Fred Hoiberg’s Cyclones, one of the best offensive teams in the country, shot 56.5% from the field and outscored the Mountaineers 21-5 from the foul line. While Iowa State committed 16 turnovers, two fewer than the 18 they committed in the first meeting between the two teams (a 74-72 Cyclone win), the Cyclones finished Saturday’s game with fewer turnovers than West Virginia (19). Unlike the first meeting, in which West Virginia outscored Iowa State by three from the foul line, the Mountaineers were unable to cover up for their lackluster shooting by scoring in other areas.

Monte Morris led five Cyclones in double figures with 19 points, and Abdel Nader scored 16 points off the bench for Iowa State, which is now tied for second with Oklahoma. Juwan Staten led the Mountaineers with 16, but no other player managed to score more than nine and as a team they shot 37.9% from the field and 5-for-10 from the foul line.

Bob Huggins’ team plays incredibly hard, and the pressure defense has been a major factor in their resurgence after failing to play at the level most expected of them for most of their first two seasons in the Big 12. But they lack consistent shooters, and that’s something that gets West Virginia in trouble when they’re unable to rack up points from turnovers, second-chance opportunities and the foul line against superior offensive teams.

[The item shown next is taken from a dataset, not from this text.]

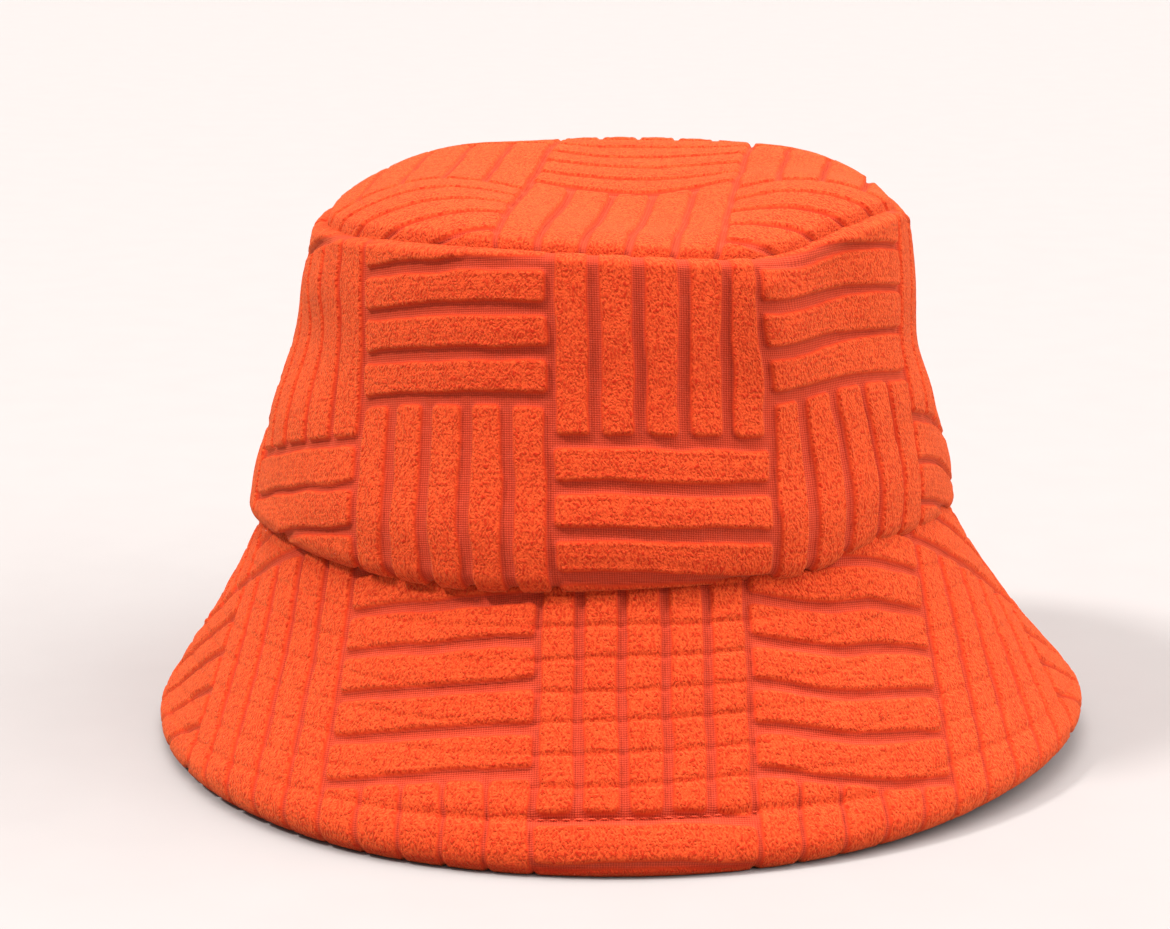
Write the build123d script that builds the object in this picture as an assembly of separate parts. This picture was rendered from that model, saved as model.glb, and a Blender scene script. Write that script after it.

That was the case Saturday afternoon in Ames, and it makes Monday night’s game against No. 8 Kansas even more important.

The good news for West Virginia is that their schedule still has multiple opportunities to add to their NCAA tournament resume, with the Big 12 being considered by many as the toughest conference in the country from top to bottom. However they won’t be able to take advantage of those opportunities if they can’t get going offensively, which has been an issue in this current stretch of three losses in their last four games.

West Virginia shot 38 percent or worse in all three defeats, and winning is incredibly tough to do when shooting that poorly from the field. While there’s no issue with using your defense to spark the offense, West Virginia has to get better when they’re unable to rely on that plan.